- [What the exercise asks]: Write out the whole listing word for word.

- [Information provided]:
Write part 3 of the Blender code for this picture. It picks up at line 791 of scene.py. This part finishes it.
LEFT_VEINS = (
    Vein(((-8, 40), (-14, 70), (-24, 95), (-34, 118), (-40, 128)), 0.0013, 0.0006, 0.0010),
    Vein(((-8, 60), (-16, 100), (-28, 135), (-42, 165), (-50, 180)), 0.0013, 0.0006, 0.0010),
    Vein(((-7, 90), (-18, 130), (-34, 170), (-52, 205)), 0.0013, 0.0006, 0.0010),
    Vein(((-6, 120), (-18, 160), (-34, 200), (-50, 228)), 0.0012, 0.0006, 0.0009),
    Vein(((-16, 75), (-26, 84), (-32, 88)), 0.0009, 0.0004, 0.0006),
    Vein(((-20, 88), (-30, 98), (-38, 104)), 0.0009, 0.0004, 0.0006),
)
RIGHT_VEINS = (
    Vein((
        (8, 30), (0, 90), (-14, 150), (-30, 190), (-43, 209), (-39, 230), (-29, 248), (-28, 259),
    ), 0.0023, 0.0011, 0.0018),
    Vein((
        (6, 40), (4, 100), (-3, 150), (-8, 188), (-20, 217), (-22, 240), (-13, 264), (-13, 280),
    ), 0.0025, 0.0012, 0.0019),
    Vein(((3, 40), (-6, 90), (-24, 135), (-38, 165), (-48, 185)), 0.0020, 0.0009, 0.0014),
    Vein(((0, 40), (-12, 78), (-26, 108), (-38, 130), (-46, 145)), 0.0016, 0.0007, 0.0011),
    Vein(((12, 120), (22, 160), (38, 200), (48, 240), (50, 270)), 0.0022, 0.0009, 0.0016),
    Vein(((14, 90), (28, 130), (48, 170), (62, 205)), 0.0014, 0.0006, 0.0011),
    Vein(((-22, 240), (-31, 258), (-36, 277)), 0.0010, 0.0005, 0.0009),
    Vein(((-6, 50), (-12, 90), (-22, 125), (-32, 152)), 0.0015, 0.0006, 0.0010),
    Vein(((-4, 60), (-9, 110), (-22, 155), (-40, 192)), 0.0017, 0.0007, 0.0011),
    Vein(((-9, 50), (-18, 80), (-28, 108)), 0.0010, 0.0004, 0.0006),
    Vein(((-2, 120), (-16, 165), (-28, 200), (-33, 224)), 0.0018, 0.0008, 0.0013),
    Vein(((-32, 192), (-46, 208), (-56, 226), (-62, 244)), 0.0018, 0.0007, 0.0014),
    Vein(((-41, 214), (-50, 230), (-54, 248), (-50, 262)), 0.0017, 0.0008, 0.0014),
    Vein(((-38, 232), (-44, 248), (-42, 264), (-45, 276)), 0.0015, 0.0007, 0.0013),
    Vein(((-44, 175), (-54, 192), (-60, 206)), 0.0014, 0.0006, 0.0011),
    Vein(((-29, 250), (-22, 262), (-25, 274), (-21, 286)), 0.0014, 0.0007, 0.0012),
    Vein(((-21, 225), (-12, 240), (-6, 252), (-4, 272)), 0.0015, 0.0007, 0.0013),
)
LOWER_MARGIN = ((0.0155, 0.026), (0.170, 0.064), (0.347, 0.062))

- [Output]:
Write part 3 of the Blender code for this picture. It picks up at line 791 of scene.py. This part finishes it.
LEFT_VEINS = (
    Vein(((-8, 40), (-14, 70), (-24, 95), (-34, 118), (-40, 128)), 0.0013, 0.0006, 0.0010),
    Vein(((-8, 60), (-16, 100), (-28, 135), (-42, 165), (-50, 180)), 0.0013, 0.0006, 0.0010),
    Vein(((-7, 90), (-18, 130), (-34, 170), (-52, 205)), 0.0013, 0.0006, 0.0010),
    Vein(((-6, 120), (-18, 160), (-34, 200), (-50, 228)), 0.0012, 0.0006, 0.0009),
    Vein(((-16, 75), (-26, 84), (-32, 88)), 0.0009, 0.0004, 0.0006),
    Vein(((-20, 88), (-30, 98), (-38, 104)), 0.0009, 0.0004, 0.0006),
)
RIGHT_VEINS = (
    Vein((
        (8, 30), (0, 90), (-14, 150), (-30, 190), (-43, 209), (-39, 230), (-29, 248), (-28, 259),
    ), 0.0023, 0.0011, 0.0018),
    Vein((
        (6, 40), (4, 100), (-3, 150), (-8, 188), (-20, 217), (-22, 240), (-13, 264), (-13, 280),
    ), 0.0025, 0.0012, 0.0019),
    Vein(((3, 40), (-6, 90), (-24, 135), (-38, 165), (-48, 185)), 0.0020, 0.0009, 0.0014),
    Vein(((0, 40), (-12, 78), (-26, 108), (-38, 130), (-46, 145)), 0.0016, 0.0007, 0.0011),
    Vein(((12, 120), (22, 160), (38, 200), (48, 240), (50, 270)), 0.0022, 0.0009, 0.0016),
    Vein(((14, 90), (28, 130), (48, 170), (62, 205)), 0.0014, 0.0006, 0.0011),
    Vein(((-22, 240), (-31, 258), (-36, 277)), 0.0010, 0.0005, 0.0009),
    Vein(((-6, 50), (-12, 90), (-22, 125), (-32, 152)), 0.0015, 0.0006, 0.0010),
    Vein(((-4, 60), (-9, 110), (-22, 155), (-40, 192)), 0.0017, 0.0007, 0.0011),
    Vein(((-9, 50), (-18, 80), (-28, 108)), 0.0010, 0.0004, 0.0006),
    Vein(((-2, 120), (-16, 165), (-28, 200), (-33, 224)), 0.0018, 0.0008, 0.0013),
    Vein(((-32, 192), (-46, 208), (-56, 226), (-62, 244)), 0.0018, 0.0007, 0.0014),
    Vein(((-41, 214), (-50, 230), (-54, 248), (-50, 262)), 0.0017, 0.0008, 0.0014),
    Vein(((-38, 232), (-44, 248), (-42, 264), (-45, 276)), 0.0015, 0.0007, 0.0013),
    Vein(((-44, 175), (-54, 192), (-60, 206)), 0.0014, 0.0006, 0.0011),
    Vein(((-29, 250), (-22, 262), (-25, 274), (-21, 286)), 0.0014, 0.0007, 0.0012),
    Vein(((-21, 225), (-12, 240), (-6, 252), (-4, 272)), 0.0015, 0.0007, 0.0013),
)
LOWER_MARGIN = ((0.0155, 0.026), (0.170, 0.064), (0.347, 0.062))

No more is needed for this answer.